### GIVEN INSTRUCTION
In the listing below, find the line that contains "Write part 2 of" and the line that contains "333.7), (930, 337.6)]". Quote both and every line between them, exactly, and nothing more.

(CAD and scene scripts)

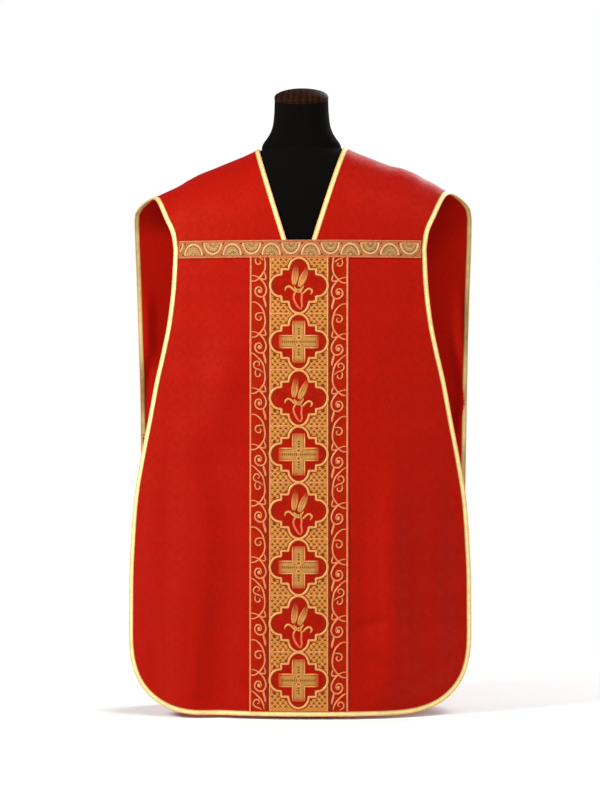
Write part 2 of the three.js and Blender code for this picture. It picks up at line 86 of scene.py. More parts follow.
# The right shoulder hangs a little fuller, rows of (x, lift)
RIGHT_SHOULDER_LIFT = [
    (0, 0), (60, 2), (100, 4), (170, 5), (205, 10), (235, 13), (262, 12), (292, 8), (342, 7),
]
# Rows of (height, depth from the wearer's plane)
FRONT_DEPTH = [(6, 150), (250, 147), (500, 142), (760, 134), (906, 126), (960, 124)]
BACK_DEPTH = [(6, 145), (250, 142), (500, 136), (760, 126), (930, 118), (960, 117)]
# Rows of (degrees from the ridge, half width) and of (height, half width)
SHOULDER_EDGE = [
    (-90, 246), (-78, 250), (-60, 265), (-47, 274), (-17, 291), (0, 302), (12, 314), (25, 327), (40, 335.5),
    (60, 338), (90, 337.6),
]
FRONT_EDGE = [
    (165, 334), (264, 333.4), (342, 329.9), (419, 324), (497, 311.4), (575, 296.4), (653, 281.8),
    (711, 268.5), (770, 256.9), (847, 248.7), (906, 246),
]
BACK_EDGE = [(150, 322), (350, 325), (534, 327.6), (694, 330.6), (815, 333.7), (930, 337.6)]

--

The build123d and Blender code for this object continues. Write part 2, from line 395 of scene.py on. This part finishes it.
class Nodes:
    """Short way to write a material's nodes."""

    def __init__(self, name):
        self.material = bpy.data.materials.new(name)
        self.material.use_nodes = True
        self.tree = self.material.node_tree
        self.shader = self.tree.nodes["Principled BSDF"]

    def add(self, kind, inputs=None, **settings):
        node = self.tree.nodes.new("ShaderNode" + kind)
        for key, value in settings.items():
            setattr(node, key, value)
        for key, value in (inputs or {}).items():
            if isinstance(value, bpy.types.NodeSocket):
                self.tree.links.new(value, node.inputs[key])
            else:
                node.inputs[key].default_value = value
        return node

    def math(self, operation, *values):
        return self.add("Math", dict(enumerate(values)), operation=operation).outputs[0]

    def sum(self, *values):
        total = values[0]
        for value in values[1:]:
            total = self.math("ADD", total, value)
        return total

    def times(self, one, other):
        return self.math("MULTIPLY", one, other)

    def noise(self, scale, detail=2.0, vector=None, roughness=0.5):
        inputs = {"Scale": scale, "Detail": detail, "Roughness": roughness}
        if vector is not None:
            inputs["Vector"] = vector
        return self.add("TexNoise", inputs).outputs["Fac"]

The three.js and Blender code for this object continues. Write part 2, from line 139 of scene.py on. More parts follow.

### SOLUTION TO THIS EXERCISE
Write part 2 of the three.js and Blender code for this picture. It picks up at line 86 of scene.py. More parts follow.
# The right shoulder hangs a little fuller, rows of (x, lift)
RIGHT_SHOULDER_LIFT = [
    (0, 0), (60, 2), (100, 4), (170, 5), (205, 10), (235, 13), (262, 12), (292, 8), (342, 7),
]
# Rows of (height, depth from the wearer's plane)
FRONT_DEPTH = [(6, 150), (250, 147), (500, 142), (760, 134), (906, 126), (960, 124)]
BACK_DEPTH = [(6, 145), (250, 142), (500, 136), (760, 126), (930, 118), (960, 117)]
# Rows of (degrees from the ridge, half width) and of (height, half width)
SHOULDER_EDGE = [
    (-90, 246), (-78, 250), (-60, 265), (-47, 274), (-17, 291), (0, 302), (12, 314), (25, 327), (40, 335.5),
    (60, 338), (90, 337.6),
]
FRONT_EDGE = [
    (165, 334), (264, 333.4), (342, 329.9), (419, 324), (497, 311.4), (575, 296.4), (653, 281.8),
    (711, 268.5), (770, 256.9), (847, 248.7), (906, 246),
]
BACK_EDGE = [(150, 322), (350, 325), (534, 327.6), (694, 330.6), (815, 333.7), (930, 337.6)]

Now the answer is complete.